Eventually, Hanks and Valis would work for all the tabloid TV shows and print outlets: from Hard Copy and A Current Affair to the New York Post and the Enquirer. They have infiltrated suburban brothels and Glendale sex-slave rings run by the Russian mob, run surveillance cams on criminal home-care workers and sadistic baby sitters, bribed Elizabeth Taylor's floor nurse and the Menendez brothers' jailer. They have given cameras to street kids, junkies and train-hopping runaways, confounding their superiors by producing unprecedented raw and intimate footage. ("We said, 'Here's a FedEx number; for every tape you send us, we will wire you $200,'" says Valis. "Man, they were guarding these cameras with their lives.")

They did much of the investigation and surveillance for two Fox reports that were subsequently nominated for Emmys -- "Coyote Commandos," about smuggling Mexican nationals across the border, and "Billionaire Drug Lords," about the Arellano-Felix brothers in Mexico. (Benjamin Arellano-Felix was finally captured last month.) As the New York Post reported, they narrowed the search for the Unabomber to a list of 20 suspects (including Ted Kaczynski) by cross-referencing students and staff at UC Berkeley with a lack of credit history, before learning the FBI already had him under surveillance. And working from 200 local newspapers every morning at Hard Copy, which they would comb religiously for controversial material, they built the saga of Joey Buttafuco and Amy Fisher -- "The Long Island Lolita" -- from a three-sentence story in the Long Island Press into an international joke.

And then, says Hanks, there was the mother lode: "There wasn't a reporter or freelance cameraman in town that wasn't working on O.J."

"Anyone who wrote for a high school newspaper was working on O.J.," says Valis.

"If two people had to die so that thousands could be employed for 18 months," Hanks jokes, " it's a small price to pay. It became a cottage fucking industry for almost two years."

They were the ones who found Keith Zlomsowich, the Aspen Mezzaluna manager who had been the subject of O.J.'s impolitic observation in the background of the 911 tapes: "But it's okay to suck Keith's dick, huh?" They had Mark Fuhrman's psychiatric report ("He tried for years to shrink out on a full disability," says Hanks -- "'I'm a Nazi, you don't want me here.'"). And they were the first ones with the names of all 12 jurors, which, after exhaustive database cross-indexes that produced the names of two or three, they ultimately got by calling up a juror who had been dismissed, inviting him and his family down to the House of Blues, and feeding him free drinks. They claim they sold the entire list to Rupert Murdoch for a $25,000 exclusive, then sold it three more times for $6,000 apiece after a partial list ran in the Post.

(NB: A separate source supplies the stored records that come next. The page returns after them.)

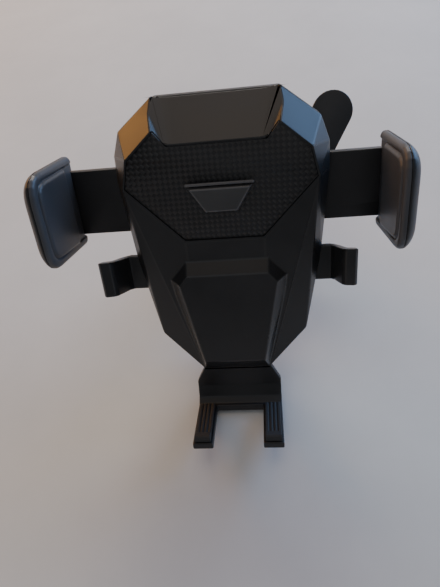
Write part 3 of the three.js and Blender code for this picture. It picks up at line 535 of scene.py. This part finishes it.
def softbox(name, towards, distance, size, power, colour):
    """A rectangular light that faces a point 60 mm above the floor from the given direction."""
    middle = Vector((0, 0, 0.06))
    direction = Vector(towards).normalized()
    lamp = bpy.data.lights.new(name, "AREA")
    lamp.shape = "RECTANGLE"
    lamp.size, lamp.size_y = size
    lamp.energy = power
    lamp.color = colour
    made = bpy.data.objects.new(name, lamp)
    made.location = middle + direction * distance
    made.rotation_mode = "QUATERNION"
    made.rotation_quaternion = (-direction).to_track_quat("-Z", "Y")
    bpy.context.scene.collection.objects.link(made)
    return made


softbox("warm_window", (-0.77, 0.56, 0.33), 0.9, (0.55, 0.40), 2.7, (1.0, 0.46, 0.12))
softbox("cool_sky", (0.71, 0.52, 0.30), 0.9, (0.60, 0.75), 6.0, (0.32, 0.56, 1.0))
softbox("back_light", (0.0, 0.95, 0.62), 1.3, (0.9, 0.35), 8.5, (1.0, 0.92, 0.84))
softbox("overhead", (-0.05, 0.2, 1.0), 1.2, (0.8, 0.6), 1.5, (1.0, 0.80, 0.62))
softbox("front_fill", (-0.3, -0.9, 1.1), 1.6, (1.6, 1.2), 2.0, (0.93, 0.95, 1.0))

world = bpy.data.worlds.new("soft_room")
world.use_nodes = True
room = world.node_tree.nodes["Background"].inputs
room["Color"].default_value = (0.84, 0.87, 0.92, 1)
room["Strength"].default_value = 0.14
bpy.context.scene.world = world

EYE = Vector((13.769, -138.830, 116.283)) / 1000  # in the upright cradle's own frame
TURN, HEIGHT, ROLL = math.radians(6.9546), math.radians(26.5020), math.radians(-5.9255)
SENSOR, LENS = 36.0, 29.232613  # millimetres

away = Vector((math.sin(TURN) * math.cos(HEIGHT), -math.cos(TURN) * math.cos(HEIGHT), math.sin(HEIGHT)))
level = Vector((math.cos(TURN), math.sin(TURN), 0))
upward = away.cross(level)
rightward = level * math.cos(ROLL) + upward * math.sin(ROLL)
skyward = upward * math.cos(ROLL) - level * math.sin(ROLL)
camera = bpy.data.objects.new("camera", bpy.data.cameras.new("camera"))
turn = Matrix([LEANING @ rightward, LEANING @ skyward, LEANING @ away]).transposed()
camera.matrix_world = Matrix.Translation(LEANING @ EYE + CRADLE_ORIGIN) @ turn.to_4x4()
camera.data.sensor_width = SENSOR
camera.data.lens = LENS
camera.data.clip_start = 0.01
bpy.context.scene.collection.objects.link(camera)
bpy.context.scene.camera = camera
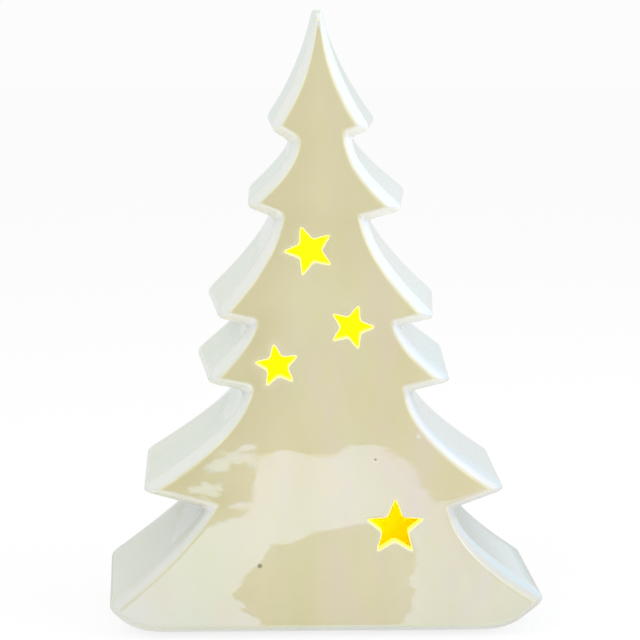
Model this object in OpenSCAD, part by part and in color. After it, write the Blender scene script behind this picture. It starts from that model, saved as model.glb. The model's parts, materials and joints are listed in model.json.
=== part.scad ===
// Lit ceramic tree: a hollow glazed shell with star windows and a plug-in light unit.
// All sizes are in millimetres. X runs across the face, the face looks toward -Y,
// and Z is up from the surface that the foot pads rest on.

/* [Tree shell] */
// Width of the tree, which the outline's reach shares are taken of
tree_width = 176; // [166:1:186]
// Height of the front face above the underside, which the rise shares are taken of
face_height = 248; // [240:1:256]
// Depth of the tree from the front face to the back
tree_depth = 62; // [60:1:68]
// Thickness of the fired clay wall
wall = 5; // [4.5:0.1:5.4]
// Width of the flat left at the very top of the front face
apex_flat = 1.4; // [1.2:0.1:1.8]
// How far the bevel round the front face stands out
bevel_reach = 4.1; // [3.6:0.1:4.4]
// How deep the bevel round the front face runs
bevel_depth = 5; // [4:0.1:6]
// How much wider the back is than the front rim, on each side
flare = 0.9; // [0.6:0.1:1.4]
// Size of the rounded edge at the back
back_round = 3.2; // [2.4:0.1:3.6]
// Length cut off each side of a branch tip where the tip is rounded
tip_cut = 1; // [0.8:0.1:1.5]
// Length cut off each side of a notch where the notch is rounded
notch_cut = 1.6; // [1.2:0.1:1.8]
// Length cut off each side of the corners where the underside begins
base_cut = 8; // [6:0.5:9]

/* [Star windows] */
// Radius of the topmost star
star_high_radius = 10.1; // [9:0.1:10.6]
// Radius of the star right of the middle
star_right_radius = 9.1; // [8.6:0.1:10]
// Radius of the star left of the middle
star_left_radius = 9; // [8.6:0.1:10]
// Radius of the lowest, largest star
star_low_radius = 12; // [11:0.1:13]
// Width of the blunt end of each star point
star_blunt = 0.7; // [0.4:0.1:1]

/* [Foot pads] */
// Radius of a foot pad
pad_radius = 4.5; // [3.5:0.1:5.5]
// Thickness of a foot pad
pad_thick = 1.2; // [1:0.1:1.6]
// Distance from the middle to a pad along X
pad_spread = 50; // [44:1:54]
// Distance from the socket's middle to a pad along Y
pad_offset = 18; // [16:0.5:19]

/* [Socket in the base] */
// Distance of the socket's middle behind the tree's middle
socket_back = 1.2; // [0.8:0.1:1.6]
// How far the light unit's flange laps over the edge of the hole
flange_lap = 2.5; // [2.1:0.1:2.9]
// Thickness of the light unit's flange
flange_thick = 2; // [1.8:0.1:2.2]
// How far the flange lies inside the underside of the shell
flange_recess = 0.4; // [0.3:0.1:0.6]
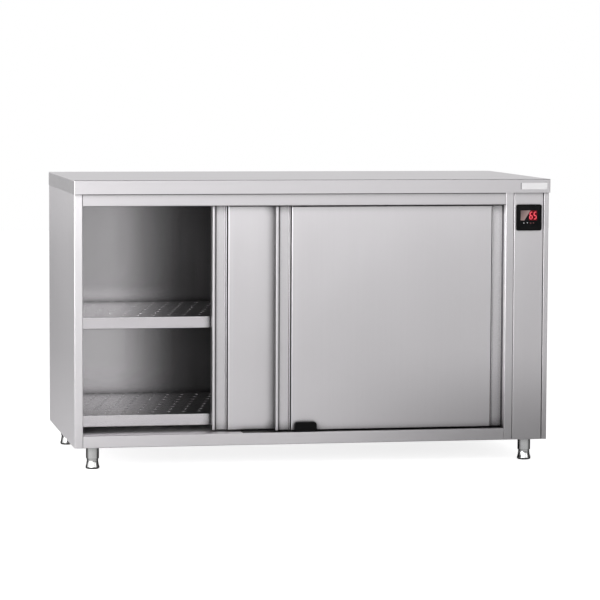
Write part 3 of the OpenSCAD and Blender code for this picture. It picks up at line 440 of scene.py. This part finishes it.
finishes = {
    "steelUpright": sheetMetal("satin steel, upright grain", steelTone, 0.36, upright, spread=0.6, paintedShading=True),
    # painted light: the post's faces that look sideways are painted 1.6 times lighter, and less crevice shade
    # is painted on it
    "steelPost": sheetMetal("satin steel of the right post", steelTone, 0.34, upright, spread=0.6, flank=1.6,
                            darkest=0.85, paintedShading=True),
    "linerBack": gradedBack("lining steel of the back", linerTone, 0.22),
    # painted shade: the shelves are lining steel given a darker tone
    "shelfSteel": perforatedSheet("lining steel of the shelves", (0.26, 0.25, 0.26), 0.22),
    "legSteel": turnedSteel("polished steel of the legs"),
    "steelLengthwise": sheetMetal("satin steel, lengthwise grain", steelTone, 0.36, lengthwise, spread=0.5,
                                  paintedShading=True),
    # less crevice shade is painted on the sill than on the other steel
    "steelSill": sheetMetal("satin steel of the sill", steelTone, 0.36, lengthwise, spread=0.5, darkest=0.75,
                            paintedShading=True),
    "linerUpright": sheetMetal("lining steel, upright grain", linerTone, 0.22, upright, 0.04, 0.04, spread=0.3),
    # painted shade and light: this lining steel is given a darker tone, and its faces that look forwards are
    # painted 2.1 times lighter
    "linerLengthwise": sheetMetal("lining steel, lengthwise grain", (0.34, 0.33, 0.34), 0.22, lengthwise,
                                  0.08, 0.12, spread=0.3, front=2.1),
    # painted shade: the door edges' faces that look sideways are painted dark
    "steelDoorEdge": sheetMetal("satin steel of the door edges", steelTone, 0.36, upright, spread=0.6,
                                flank=0.15, paintedShading=True),
    "polished": sheetMetal("polished steel tube", (0.74, 0.735, 0.74), 0.13, upright, 0.03, 0.03, 0.03),
    "zinc": sheetMetal("zinc-coated steel", (0.60, 0.61, 0.62), 0.45, (0.3, 0.3, 0.3), 0.12, 0.2),
    "fanAluminium": sheetMetal("fan aluminium", (0.70, 0.70, 0.70), 0.40, (0.4, 0.4, 0.4), 0.08, 0.1),
    "heater": sheetMetal("heater alloy", (0.30, 0.25, 0.21), 0.48, (0.4, 0.4, 0.4), 0.2, 0.3),
    "blackPlastic": moulded("black plastic", (0.002, 0.002, 0.0022), 0.50, 0.25, specular=0.1),
    "blackGloss": moulded("smoked window", (0.002, 0.002, 0.0025), 0.10, 0.0, specular=0.3),
    "whiteNylon": moulded("white nylon", (0.78, 0.77, 0.74), 0.40, 0.05),
    "blackRubber": moulded("black rubber", (0.018, 0.018, 0.018), 0.70, 0.4),
    "motorBlack": moulded("black motor enamel", (0.03, 0.03, 0.032), 0.38, 0.2),
    "whitePlastic": moulded("white moulding", (0.75, 0.75, 0.72), 0.45, 0.1),
    "coreBoard": moulded("core board", (0.42, 0.30, 0.19), 0.80, 0.5),
    "mineralWool": moulded("mineral wool", (0.50, 0.45, 0.30), 0.95, 0.8),
    "labelFoil": moulded("white label foil", (0.80, 0.79, 0.80), 0.35, 0.05),
    "labelBand": moulded("grey band of the label", (0.22, 0.21, 0.22), 0.40, 0.05),
    "plateAlloy": sheetMetal("rating plate alloy", (0.72, 0.72, 0.73), 0.42, lengthwise, 0.06, 0.06),
}


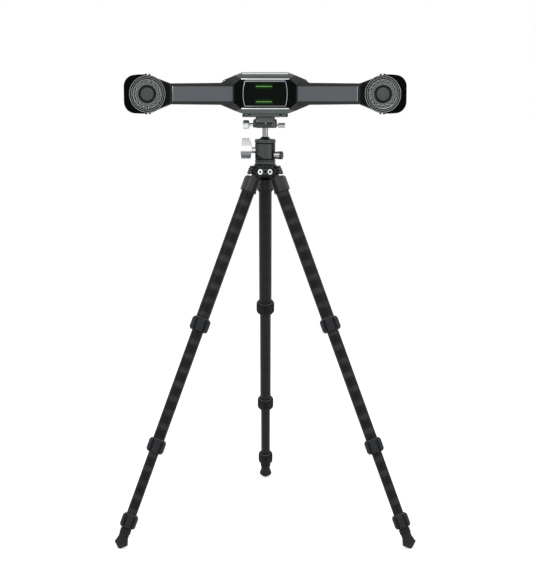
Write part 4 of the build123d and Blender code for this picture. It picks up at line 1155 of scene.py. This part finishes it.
def makeCollar(side, leg, number):
    joint, down = joints[f"{side}_twist_lock_{number}"], leg["down"]
    upper, lower = [tubeRadii[i] + collar["clearance"] for i in (number - 1, number)]
    outer = tubeRadii[number - 1] + collar["height"]
    core, half, curve = outer - collar["padHeight"], collar["halfLength"], collar["endRound"]
    centre, rubber, steps = Vector(joint["pos_m"]), finishes["collarRubber"], collar["steps"]
    foot, head = collar["bore"]
    outline = [(upper, -half)] + barrel(core, half, curve)
    outline += [(lower, half), (lower, half - foot), (upper, half - head)]
    line = [(core + r, h - half) for r, h in collar["line"]]
    parts = [turned("collarCore", rubber, outline, centre, down, steps),
             turned("collarLine", finishes["collarLine"], line, centre, down, steps)]
    shape = barrel(outer, half - collar["padShorter"], curve)
    root = core - collar["padRoot"]
    # the rear leg's pads take the darker rubber, a painted shade on the leg further back; the other legs'
    # pads are lighter grey rubber
    padRubberRearShaded = finishes["rubber" if side == "rear" else "collarPad"]
    pad = turned("padShape", padRubberRearShaded, [(root, shape[0][1])] + shape + [(root, shape[-1][1])],
                 steps=8, sweep=2 * pi / collar["pads"] * collar["padShare"])
    out, across, along = collar["rib"]
    rib = plate("ribShape", rubber, rectangle(out, across), (0, 0, -along / 2 * mm), (1, 0, 0), (0, 1, 0),
                along, 0.25)
    turn = turnTo(down, leg["hinge"] if side == "rear" else (0, -1, 0))
    parts.append(ringOf("pads", pad, padRubberRearShaded, collar["pads"], 0.0, centre, turn))
    parts.append(ringOf("ribs", rib, rubber, collar["ribs"], core, centre, turn))
    addPiece(f"{side}Collar{number}", parts, f"{side}_collar_{number}",
             [f"{side}_twist_collar_{number}"])
    discard(pad, rib)


for side, leg in legs.items():
    for number in (1, 2, 3):
        makeCollar(side, leg, number)
print("collars made")


# connector panel: contacts in the sockets and the panel's screws

panel = {
    "sockets": (-17.0, 17.0),   # mm from the middle
    "contacts": 6,
    "contactRadius": 3.3,
    "contact": [(0, 0), (0.55, 0), (0.55, 2.8), (0.3, 3.4), (0, 3.5)],
    "boreDepth": 9.0,
    "screwPlace": (33.0, 11.0),
    "screw": [(0, -1), (1.9, -1), (1.9, 0.5), (1.4, 0.9), (0.8, 0.9), (0.7, 0.1), (0, 0.1)],
    "proud": 3.0,               # of the shells over the panel
}


def makePanelFittings():
    low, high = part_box("connector_panel")
    height = (low.z + high.z) / 2
    metal = finishes["ringMetal"]
    contact = turned("contactShape", metal, panel["contact"], steps=12)
    screw = turned("screwShape", metal, panel["screw"], steps=24)
    turn = turnTo((0, 1, 0), (0, 0, 1))
    floor, face = high.y - panel["boreDepth"] * mm, high.y - panel["proud"] * mm
    parts = [ringOf("contacts", contact, metal, panel["contacts"], panel["contactRadius"],
                    (x * mm, floor, height), turn) for x in panel["sockets"]]
    across, up = panel["screwPlace"]
    parts += [rowOf("screws", screw, metal, 2, (-across * mm, face, height + way * up * mm),
                    (2 * across * mm, 0, 0), turn) for way in (1, -1)]
    discard(contact, screw)
    addPiece("rearFittings", parts, "tracker")


makePanelFittings()
print("connector panel dressed")
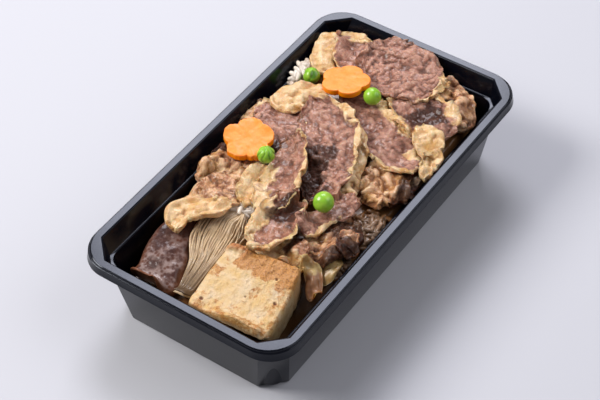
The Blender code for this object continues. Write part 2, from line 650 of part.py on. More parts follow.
def build_tofu(pile):
    """Block of grilled tofu with rounded edges and a pitted, browned top."""
    share = np.array([0.0, 0.03, 0.1, 0.22, 0.36, 0.5, 0.64, 0.78, 0.9, 0.97, 1.0])
    u, v = np.meshgrid(share, share, indexing="ij")
    a, b, c, d = (np.array(corner) for corner in TOFU_CORNERS)
    near = a + (d - a) * v[..., None]
    far = b + (c - b) * v[..., None]
    place = near + (far - near) * u[..., None]
    bulge = 0.9 * np.sin(math.pi * u) * (2 * v - 1)
    place = place + bulge[..., None] * np.array([0.1, -1.0])
    edge = np.minimum(np.minimum(u, 1 - u), np.minimum(v, 1 - v))
    rounding = 1.8 * (1 - np.sqrt(1 - (1 - np.clip(edge / 0.08, 0, 1)) ** 2))
    form = TOFU_TOP[0] + (TOFU_TOP[1] - TOFU_TOP[0]) * smooth_between(-0.2, 1.1, u)
    form = form - rounding + 0.35 * waves(place, 9.0, 41)
    place = keep_inside(place, form - 1.0)
    side = rounded_distance(np.abs(place[..., 0]), np.abs(place[..., 1]), FLOOR_HALF, LEDGE_RADIUS)
    base = np.where(side > -1.5, RIM_HEIGHT - LEDGE_DROP + 0.4, TOFU_BOTTOM)
    bottom = settle(place, base, pile)
    top = with_height(place, np.maximum(form, bottom[..., 2] + 1.0))
    close_slab("tofu", bottom, top, "tofu_grilled")
    pile.cover_grid(top)


def rest_on(pile, points):
    """How far a shape's points must rise to clear the pile."""
    return float((pile.read(points) + GAP - points[..., 2]).max())


def build_carrot(name, pile):
    """Flower of carrot with five round petals, laid on the pile at a slight lean."""
    middle, lean, turn = CARROTS[name]
    sides = 40
    angle = np.linspace(0, 2 * math.pi, sides, endpoint=False)
    lobe = np.abs(np.cos(2.5 * (angle - math.radians(turn)))) ** 0.7
    radius = CARROT_RADIUS * (1 - CARROT_NOTCH + CARROT_NOTCH * lobe)
    slope = math.tan(math.radians(lean))
    toward = np.array([-0.81, -0.585])
    shares = np.linspace(0, 1, 9)
    reach = shares[:, None] * radius[None, :]
    place = np.stack([middle[0] + reach * np.cos(angle), middle[1] + reach * np.sin(angle)], -1)
    height = -slope * ((place - np.array(middle)) @ toward)
    rise = rest_on(pile, np.dstack([place, height]))
    outline = place[-1]
    low = height[-1] + rise
    vertices = [(*point, level) for point, level in zip(outline, low)]
    vertices += [(*point, level + CARROT_THICK) for point, level in zip(outline, low)]
    faces = [tuple(range(sides))[::-1], tuple(range(sides, 2 * sides))]
    faces += [(i, (i + 1) % sides, (i + 1) % sides + sides, i + sides) for i in range(sides)]
    add_object(name, vertices, faces, "carrot_orange")
    pile.cover(np.dstack([place, height + rise + CARROT_THICK]))


def build_pea(name, pile):
    """A pea, dropped on the pile until it touches."""
    middle, radius = PEAS[name]
    segments, rings = 12, 8
    turn = np.linspace(0, 2 * math.pi, segments, endpoint=False)
    tilt = np.linspace(0, math.pi, rings + 1)[1:-1]
    ring_xy = np.sin(tilt)[:, None, None] * np.stack([np.cos(turn), np.sin(turn)], -1)
    dimple = 0.12 if name == "pea_wrinkled" else 0.0
    size = radius * (1 - dimple * np.abs(np.sin(turn)) ** 4)
    points = np.dstack([middle[0] + ring_xy[..., 0] * size, middle[1] + ring_xy[..., 1] * size,
                        np.broadcast_to(np.cos(tilt)[:, None] * radius, (rings - 1, segments))])
    poles = np.array([(*middle, radius), (*middle, -radius)])
    fine = np.linspace(0, math.pi / 2, 20)
    below = np.stack([middle[0] + radius * np.sin(fine)[:, None] * np.cos(turn),
                      middle[1] + radius * np.sin(fine)[:, None] * np.sin(turn),
                      np.broadcast_to(-radius * np.cos(fine)[:, None], (20, segments))], -1)
    rise = rest_on(pile, below)
    vertices = np.concatenate([points.reshape(-1, 3), poles]) + (0, 0, rise)
    top = len(vertices) - 2
    faces = []
    for i in range(segments):
        j = (i + 1) % segments
        faces.append((top, i, j))
        for level in range(rings - 2):
            here = level * segments
            faces.append((here + i, here + segments + i, here + segments + j, here + j))
        last = (rings - 2) * segments
        faces.append((top + 1, last + j, last + i))
    pea = add_object(name, vertices, faces, "pea_green")
    pea.data.shade_smooth()
    pile.cover(vertices)


def main():
    for thing in list(bpy.data.objects):
        bpy.data.objects.remove(thing)
    build_tray()
    pile = HeightMap()
    build_rice(pile)
    build_mushroom(pile)
    build_konjac(pile)
    build_tofu(pile)
    for seed, name in enumerate(SLICES):
        build_slice(name, pile, seed)
    for name in CARROTS:
        build_carrot(name, pile)
    for name in PEAS:
        build_pea(name, pile)


main()
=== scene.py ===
import math

import bpy
import numpy as np
from bpy.props import FloatProperty, FloatVectorProperty, IntProperty, PointerProperty
from mathutils import Matrix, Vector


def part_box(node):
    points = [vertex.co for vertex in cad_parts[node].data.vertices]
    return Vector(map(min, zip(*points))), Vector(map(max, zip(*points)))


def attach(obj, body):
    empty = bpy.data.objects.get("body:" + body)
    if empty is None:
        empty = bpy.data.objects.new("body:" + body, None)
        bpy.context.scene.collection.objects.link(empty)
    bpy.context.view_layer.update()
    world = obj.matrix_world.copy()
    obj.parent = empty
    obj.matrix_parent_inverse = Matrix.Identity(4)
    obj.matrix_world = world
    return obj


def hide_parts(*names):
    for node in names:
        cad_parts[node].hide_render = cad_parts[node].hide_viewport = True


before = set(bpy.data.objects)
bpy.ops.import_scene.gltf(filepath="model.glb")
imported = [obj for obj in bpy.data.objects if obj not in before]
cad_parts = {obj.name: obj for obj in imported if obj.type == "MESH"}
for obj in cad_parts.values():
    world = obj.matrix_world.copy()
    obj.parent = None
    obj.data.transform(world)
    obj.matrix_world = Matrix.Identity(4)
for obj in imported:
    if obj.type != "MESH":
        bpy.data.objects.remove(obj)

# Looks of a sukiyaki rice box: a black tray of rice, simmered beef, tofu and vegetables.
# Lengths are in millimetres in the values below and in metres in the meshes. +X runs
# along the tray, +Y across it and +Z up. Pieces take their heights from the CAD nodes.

bl_info = {
    "name": "Sukiyaki rice box",
    "version": (1, 0, 0),
    "blender": (4, 5, 0),
    "location": "View3D > Sidebar > Rice Box",
    "description": "Makes a tray of rice topped with simmered beef, tofu and vegetables",
    "category": "Add Mesh",
}

MM = 0.001
BODY = "root"

# Camera: direction to it, its roll, the aim's place in its own view, and its distance
CAMERA_AZIMUTH = math.radians(-54.196)
CAMERA_ELEVATION = math.radians(46.403)
CAMERA_ROLL = math.radians(-1.4396)
CAMERA_AIM = (-3.997, -15.525, 753.65)
CAMERA_TARGET_HEIGHT = 41.0
CAMERA_LENS = 101.3
CAMERA_SENSOR = 36.0
CAMERA_CLIP = (0.01, 20.0)

# Lights: name, place in metres, size and colour. Their powers are in the panel.
LIGHTS = (("key", (-0.52, 0.90, 1.0), 0.62, (1.0, 0.985, 0.96)),
          ("back", (0.86, 0.62, 1.12), 0.6, (0.93, 0.93, 1.0)),
          ("fill", (0.7, -1.1, 1.2), 1.4, (0.95, 0.96, 1.0)))
SKY_COLOUR = (0.93, 0.94, 1.0, 1.0)

# Tray
RIM_HEIGHT = 41.0
RIM_HALF = (95.0, 49.5)
RIM_CHAMFER = 9.7
BAND = 3.8
BAND_RADIUS = 15.5
SKIRT_OUT = 4.9
SKIRT_DROP = 5.0
SKIRT_WALL = 0.8
BASE_HALF = (89.0, 43.6)
LEDGE_DROP = 8.2
LEDGE_HEIGHT = RIM_HEIGHT - LEDGE_DROP
LEDGE_OUTER = (90.6, 45.1)
LEDGE_CHAMFER = 4.2
LEDGE_INNER = (89.7, 44.2)
LEDGE_RADIUS = 7.0
FLOOR_HALF = (87.3, 41.8)
FLOOR_HEIGHT = 1.5
CORNER_STEPS = 24
TRAY_BEVEL = 0.25
SHARP_ANGLE = math.radians(24)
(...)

But probably the local story they had the most to do with was Heidi Fleiss. Because Hanks was the man behind the infamous Heidi Fleiss tapes.

"On the Heidi Fleiss thing, [Brennan] came to me, and he said, 'You know, there's talk about this Hollywood Madam,'" says Hanks. "I started putting Heidi under surveillance, and I saw all these celebrities coming and going. And then I decided to tap Heidi's phone. The wiretapping was not for Hard Copy. Heidi's competition had come to me -- Ivan Nagy [Fleiss' former lover and ongoing nemesis] -- and he said he'd pay me to get tapes of her telephone activity. But he didn't want it for anything other than he wanted her client list."

When Hard Copy's parent company, Paramount, ordered them off the story, Brennan continued paying Hanks out of his own pocket. The story was finally broken in the Los Angeles Times by reporter Shawn Hubler, who later identified Hanks in an accompanying sidebar as "The Man With the Tape." Hanks claims the Times paid him $2,000 to listen to all 13 hours and promised not to identify him in print.

According to Hubler: "the Times doesn't pay for information. [Hanks] had approached another reporter and tried to sell us the tapes for $10,000. But I also wanted to hear them, so I went to his apartment in the Valley. He had video cameras rigged to the door so he could see who was approaching. Jeopardy was on, and the whole time he was compulsively answering Jeopardy questions. I didn't listen to all of [the tapes]. Everything was so hinky, I couldn't use any of it. I initially promised [Hanks] I wouldn't use his name, and I didn't. Then later, I called him back and said that things had changed and he [talked] on the record. But I was honorable with him.

"That whole story was filled with this whole Hollywood demimonde that trades in gossip, intrigue and information gathering. This league of rogues. They were just two in a cast of hundreds of people who lived in that gray area. But they were a hoot."